Alas, all good things must come to an end, and the same holds true of Chef Eric Ripert's wonderful posted menus. For the past three months, it's been fun to look forward to the menus coming online, hunting down the ingredients, and following the carefully constructed plan laid out for dinner party success. In November, we enjoyed kabocha soup and leg of lamb. December brought a wonderful cocktail party menu, resplendent in its easy-to-prepare finger-food glory. With the theoretical cold of winter upon us, January's menu is filled with comfort-food delights to warm us up and bright flavors to remind us of warmer times.
My husband Sean and I decided, after spending a few weeks together remodeling the bedrooms in the house, that we would make our dinner social a two-person affair. Given that, our cozy winter dinner was scaled down and extra cozy (not to mention more cost effective).
We began simply enough with Baked Oysters with Fresh Thyme and Garlic. This was easily my favorite dish of the night, and unless you count the oyster shucking (which very nearly resulted in us not eating oysters), it was essentially effortless. I picked up simple gulf oysters from my local Central Market and set about cracking into them. After unsuccessfully attempting to use a butter knife to pry open the hinge, I switched to a flat-head screwdriver. That seemed to do the trick (though it was still far from easy). They were baked with a dollop of garlic- and shallot-studded butter and a small thyme-sprig top-hat. One more thing: While I used Chef Ripert's dampened kosher salt trick for serving the oysters, I opted to use little foil rings to stabilize my oysters while baking.
Potato Goat Cheese Royale were the second canape of the evening. Ripert compares them to twice baked potatoes, and I understand why the comparison is made, but these are very different. They're essentially potatoes with a savory, goat cheese custard center. Seriously. I assume that I don't have have to go on about how delicious these were? Mine benefited greatly from a light sprinkling of salt on the finished potatoes, but otherwise, they were heavenly.
I was delighted to make a salad for the third course. I love salads anyway – they're generally nutritious, they're good for using up leftover ingredients, and they're easy to throw together. Ripert's salad is primarily frisee (a member of the same family as escarole). It owes a good portion of its flavor to the inclusion of blood oranges in various forms. First the frisee is coated in a brilliant pink-red blood orange vinaigrette. Then the salad is anchored by several slices of blood orange that have been roasted just until lightly caramelized. To balance the light bitterness of the frisee and the tang of the orange, the salad is topped with chunks of salty feta cheese and rich hazelnuts (which are also called “filberts”).
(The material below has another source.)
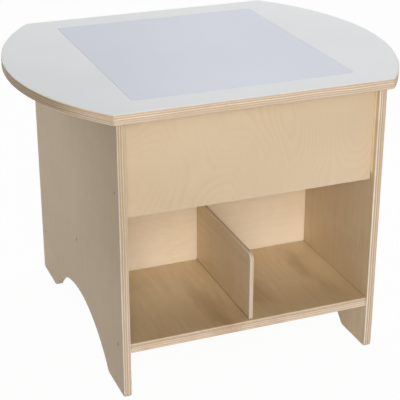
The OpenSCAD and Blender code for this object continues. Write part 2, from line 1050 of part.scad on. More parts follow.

I'm certain that I should be a bit ashamed of myself, but I must confess that this was the first time I had ever attempted Coq Au Vin. It was also, interestingly enough, the first time I'd ever cut up my own chicken. Here's what I will say about the coq au vin – it is better the second day. I'm withholding absolute judgment till I can taste a proper French cook's Coq Au Vin, but as it stands now, I don't know that I'll ever make it again. The vegetables and sauce were rich and pleasant, but the chicken had an odd flavor – almost like only the alcohol flavor managed to absorb into the flesh. The sweetness that should have been provided by the vegetables seemed absent in the meat. I shredded the leftover meat and tossed it in the remaining sauce, and the next day's chicken was actually quite tasty.
I cannot praise the Lemon Tart highly enough. Lemon desserts are among my favorite, and this one was pure lemony indulgence. With an incomparably bright flavor, it fills one with thoughts of sunshine and big glasses of lemon aid. There are no photos of the lemon tart, but suffice to say, it's brilliant yellow was also a tonic for the drab winter surroundings.
There it is – the end of an era. Well, it's the end of an interesting exercise, at any rate. I will miss the monthly menus provided on Chef Ripert's site, but I'm happy for the foods and techniques I've been obligated to attempt in the course of preparing these feasts. I can now roast a leg of lamb, appreciate the subtle flavor nuances found in various winter squashes, and more or less successfully dismember a chicken. These are good experiences to have, and the three Ripert menus were a fine catalyst for those experiences.